Becoming a Hippy was a door into passionate and vibrant life, for life, for its own sake, not a career, not a function, not a job, but life, beautiful life. The infamous words of Timothy Leary, “Turn On, tune In, drop Out”, reached these shores and small town Eastcote. Unlike the prescriptive bollocks that governments dish out, this was, for me, daring to experiment with life, taking action away from the soulless life I had been educated for, that I knew I did not want and which held nothing for me. I had already left the factory but my wake up call came when I got home with a migraine from my latest piecework job in a TV repair business and I came back to consciousness with my brother holding me, stopping me from carrying on blindly beating my head against our bedroom wall.

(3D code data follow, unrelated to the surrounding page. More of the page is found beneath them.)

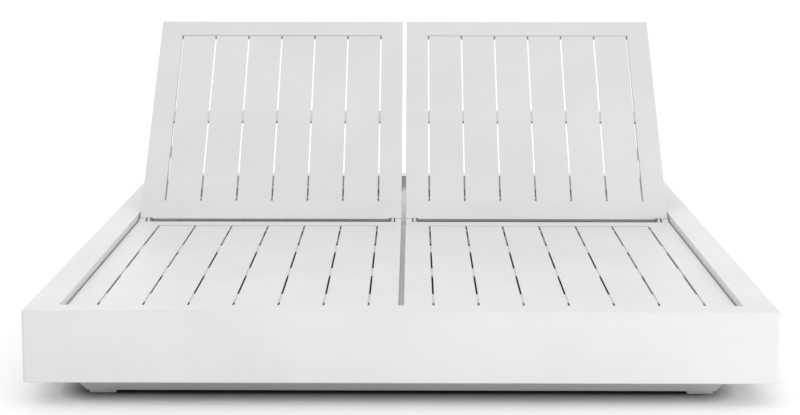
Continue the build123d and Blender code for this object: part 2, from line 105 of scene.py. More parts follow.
class Finish:
    """One material, whose nodes are added one by one and feed its shader."""

    def __init__(self, name):
        self.material = bpy.data.materials.new(name)
        self.material.use_nodes = True
        self.tree = self.material.node_tree
        self.tree.nodes.clear()
        self.shader = self.tree.nodes.new("ShaderNodeBsdfPrincipled")
        end = self.tree.nodes.new("ShaderNodeOutputMaterial")
        self.tree.links.new(self.shader.outputs["BSDF"], end.inputs["Surface"])

    def feed(self, socket, value):
        if isinstance(value, Shade):
            self.tree.links.new(value.socket, socket)
        else:
            socket.default_value = value

    def node(self, kind, settings=None, sockets=None, out=0):
        made = self.tree.nodes.new(kind)
        for name, value in (settings or {}).items():
            setattr(made, name, value)
        for place, value in (sockets or {}).items():
            self.feed(made.inputs[place], value)
        return Shade(self, made.outputs[out])

    def surface(self, **sockets):
        for name, value in sockets.items():
            self.feed(self.shader.inputs[name.replace("_", " ")], value)

    def place(self, shift=0.0):
        """The place on the piece itself, in metres."""
        seen = self.node("ShaderNodeTexCoord", out="Object")
        sockets = {"Vector": seen, "Location": (shift, shift, shift)}
        return self.node("ShaderNodeMapping", sockets=sockets)

    def along(self, place, axis):
        return self.node("ShaderNodeSeparateXYZ", sockets={"Vector": place}, out=axis)

    def cloud(self, place, cells, detail=2.0):
        sockets = {"Vector": place, "Scale": cells, "Detail": detail}
        return self.node("ShaderNodeTexNoise", sockets=sockets)

    def blend(self, share, low, high):
        return self.node("ShaderNodeMix", {"data_type": "RGBA"}, {0: share, 6: low, 7: high}, out=2)

    def root(self, value):
        return self.node("ShaderNodeMath", {"operation": "SQRT"}, {0: value})

    def relief(self, height, depth, strength=1.0, under=None):
        sockets = {"Height": height, "Distance": depth, "Strength": strength}
        if under:
            sockets["Normal"] = under
        return self.node("ShaderNodeBump", sockets=sockets)

    def edge(self, reach):
        """The rounded normal within reach of an edge, and a mask that is 1 on the edge itself."""
        rounded = self.node("ShaderNodeBevel", {"samples": edge_samples}, {"Radius": reach})
        flat = self.node("ShaderNodeNewGeometry", out="Normal")
        alike = self.node("ShaderNodeVectorMath", {"operation": "DOT_PRODUCT"},
                          {0: rounded, 1: flat}, out="Value")
        return rounded, (1 - alike).eased(*edge_bend)


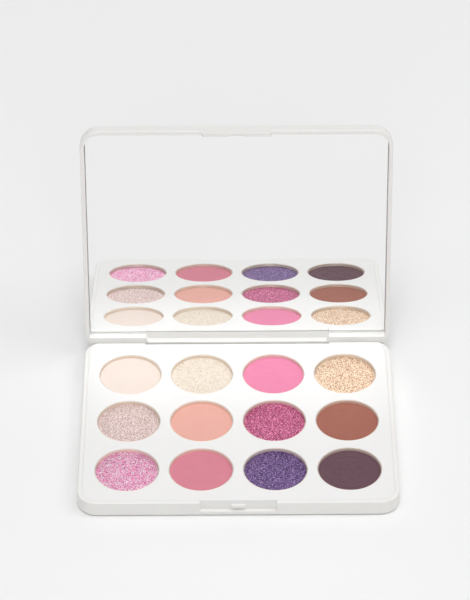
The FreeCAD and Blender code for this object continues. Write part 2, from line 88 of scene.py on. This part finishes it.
class Finish:
    """A material made of one Principled shader and the nodes that feed it."""

    def __init__(self, name, **constants):
        self.material = bpy.data.materials.new(name)
        self.material.use_nodes = True
        self.tree = self.material.node_tree
        self.shader = self.tree.nodes["Principled BSDF"]
        for socket, value in constants.items():
            self.shader.inputs[socket.replace("_", " ")].default_value = value

    def node(self, kind, settings=None, inputs=None, output=0):
        """Add a node: its settings first, then its sockets' values or links. Returns one output."""
        made = self.tree.nodes.new(kind)
        for key, value in (settings or {}).items():
            if key == "stops":
                self.set_stops(made.color_ramp, value)
            else:
                setattr(made, key, value)
        for key, value in (inputs or {}).items():
            socket = self.pick(made.inputs, key)
            if isinstance(value, Term):
                self.tree.links.new(value.socket, socket)
            else:
                socket.default_value = value
        return Term(self, self.pick(made.outputs, output))

    @staticmethod
    def pick(sockets, key):
        """Socket by number, by identifier or by name."""
        if isinstance(key, int):
            return sockets[key]
        matches = [socket for socket in sockets if socket.identifier == key]
        return matches[0] if matches else sockets[key]

    @staticmethod
    def set_stops(ramp, stops):
        """Colour ramp from (position, colour) pairs."""
        while len(ramp.elements) < len(stops):
            ramp.elements.new(1.0)
        for element, (position, colour) in zip(ramp.elements, stops):
            element.position = position
            element.color = colour

    def place(self):
        """Object coordinates, in millimetres."""
        coordinates = self.node("ShaderNodeTexCoord", output="Object")
        return self.node(
            "ShaderNodeVectorMath", {"operation": "SCALE"}, {0: coordinates, "Scale": 1 / MM}
        )

    def noise(self, place, scale, detail):
        """Fractal noise from 0 to 1, scale being waves per millimetre and detail the finer octaves."""
        inputs = {"Vector": place, "Scale": scale, "Detail": detail}
        return self.node("ShaderNodeTexNoise", {"noise_dimensions": "3D"}, inputs, "Fac")

    def cells(self, place, scale, output="Color"):
        """Voronoi cells, scale being cells per millimetre: a random colour or the distance to a centre."""
        return self.node(
            "ShaderNodeTexVoronoi", {"feature": "F1"}, {"Vector": place, "Scale": scale}, output
        )

    def ramp(self, value, stops):
        """Colour ramp over a value."""
        return self.node("ShaderNodeValToRGB", {"stops": stops}, {"Fac": value}, "Color")

    def blend(self, factor, first, second):
        """Two colours mixed by a factor, which is held between 0 and 1."""
        settings = {"data_type": "RGBA", "clamp_factor": True}
        inputs = {"Factor_Float": factor, "A_Color": first, "B_Color": second}
        return self.node("ShaderNodeMix", settings, inputs, "Result_Color")

    def bump(self, height, distance, strength=1.0):
        """Bump from a height that runs from 0 to 1 over a distance in millimetres."""
        inputs = {"Height": height, "Distance": distance * MM, "Strength": strength}
        return self.node("ShaderNodeBump", {}, inputs, "Normal")

    def feed(self, **links):
        """Link terms to the shader's sockets and return the material."""
        for socket, term in links.items():
            self.tree.links.new(term.socket, self.shader.inputs[socket.replace("_", " ")])
        return self.material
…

Henry David Thoreau summed it up in ‘Walden’ – “The mass of men lead lives of quiet desperation, and go to the grave with the song still in them.” To die, never having followed your dream, taking your song to the grave… what a hideous travesty! Whatever else the Hippy movement was, it was our time, a revolution, an engagement, a happening. Did we escape the ‘establishment’? No, clearly not, it still lumbers on, far worse today than it was in the 60s. The real revolution took place inside and is alive and well to this day because we stood ‘for’ something, not merely against whatever. We’ll never beat the system until we find something better to which people are attracted because it embraces hope and the means to achieve it.

We did change the world and succeeding generations live in that changed world and the establishment is as opposed to it as it ever was and is trying to drag us back to the world that Harry Lesley Smith wrote about in his book, ‘Don’t Let My Past Be Your Future: A Call to Arms’ [2]. Whatever else people might think the Hippies were, we were right and the solution to the world’s troubles is for people to find themselves and be amazing. The establishment and the Tories want us to be lost and hopeless, slaves to their rotten system of poverty and despair, but, as long as people exist, there will never be a time when resistance isn’t fertile.

I am going through the single most difficult time in my life with a cancer that’s done it’s level best to kill me. The treatment is uncompromisingly brutal and the only thing I have to survive it is in being creative, because giving up is not ever any kind of answer. I’m not using that as a metaphor, it’s the battle for life, up front and personal, and as real as it gets.

Keith Lindsay-Cameron. 21 November 2020.